Published Dec 5, 2013 2:17 PM by The Maritime Executive

Gas supplies at the southern French hub of Marseille are running dangerously short on a dearth of liquefied natural gas (LNG) deliveries, cold weather and low stocks at the onset of winter, pushing prices there to among the highest in the world.

It has prompted French gas grid GRTgaz to call on utilities to raise LNG imports into the southern Fos terminal urgently to avoid a supply crunch, it said on its website.

This comes after French energy officials, the regulator and GRTgaz repeatedly voiced concern over the past few months about low gas stocks in France ahead of winter. Cold weather across northwest Europe drained storage last year.

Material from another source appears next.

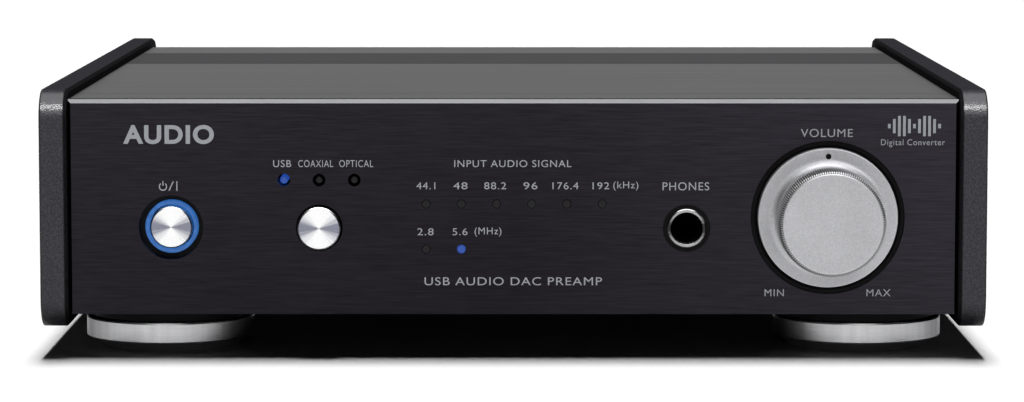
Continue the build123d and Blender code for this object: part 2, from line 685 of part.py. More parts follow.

"The gas market in southern France is facing major tensions at the start of the winter," France's energy regulator CRE said. "The CRE reminds market players of their responsibilities."

A spokeswoman at GDF Suez, France's main gas supplier, said the group would ensure its clients are supplied this winter.

The supply issue is a cause of concern for heavy gas industrial users in the south of the country, who could be cut off in the event of a supply crunch due to a cold snap, said Claude Conrard, head of oil and gas at Uniden, the lobby group for energy-intensive industrial businesses.

"Levels of stored gas is insufficient and is particularly worrying," Conrard told Reuters. "So much so that authorities are asking suppliers to bring in more LNG at the Fos terminals."

LNG flows at Fos' two import terminals were down 8.8 percent in November against the same month last year, port data shows.

Gas storage levels in France are 66 percent full, against 72 percent at the same time last year, according to Gas Infrastructure Europe data, following a poor injection period.

"Storage levels at the start of the winter were not 100 percent full but only about 80 percent in the south," an official source said. "There is no immediate risk of shortage but people are protecting themselves for January and February which is why prices are rising."

France is divided into three gas hubs, but pipeline bottlenecks between the Northern hub called Peg Nord and the southeastern Peg Sud prevent Norwegian and Russian pipeline imports from flowing to the south of the country.

This is why the southern gas hub relies heavily on LNG imports from the Tonkin and Cavaou terminals in Fos near the Mediterranean port of Marseille.

ALGERIAN HITCHES, KEY FACTOR

But problems at an LNG terminal in Algeria, one of the main gas suppliers for the region, have recently caused deliveries to collapse, worsening the already tense supply situation.

Delays in the maintenance of a fourth liquefaction train at the Algerian LNG export terminal of Skikda, near the Tunisian border, are a key factor, France's energy regulator CRE said.

"It's specifically this terminal which supplies the Fos Tonkin port," a source close to the matter said. Algerian state-owned energy group Sonatrach, which operates the terminal, declined to comment.

The spread between Peg Nord and Peg Sud day-ahead gas prices reached a record of 12.29 euros per megawatt-hour (MWh) on Dec. 3 on the French gas bourse Powernext.

"It's the main factor, which combined with others, means that the situation is indeed quite tense, and this is reflected in the high prices.

Gas prices in Asia, which are the world's highest since the Fukushima disaster, are around 40 euros per MWh. Southern French gas prices briefly touched 41 euros this week, while they were around 29 euros in the north.

While the French authorities currently have little leverage to force gas suppliers to boost their storage levels, the government is working on a decree to force utilities to increase the gas they store ahead of the winter.

"The aim of the decree is to be in a situation to be able to withdraw 1,700 gigawatt hours per day," Conrard said, adding that the current withdrawal capacity was two thirds of that. 

By Muriel Boselli and Michel Rose (C) Reuters 2013.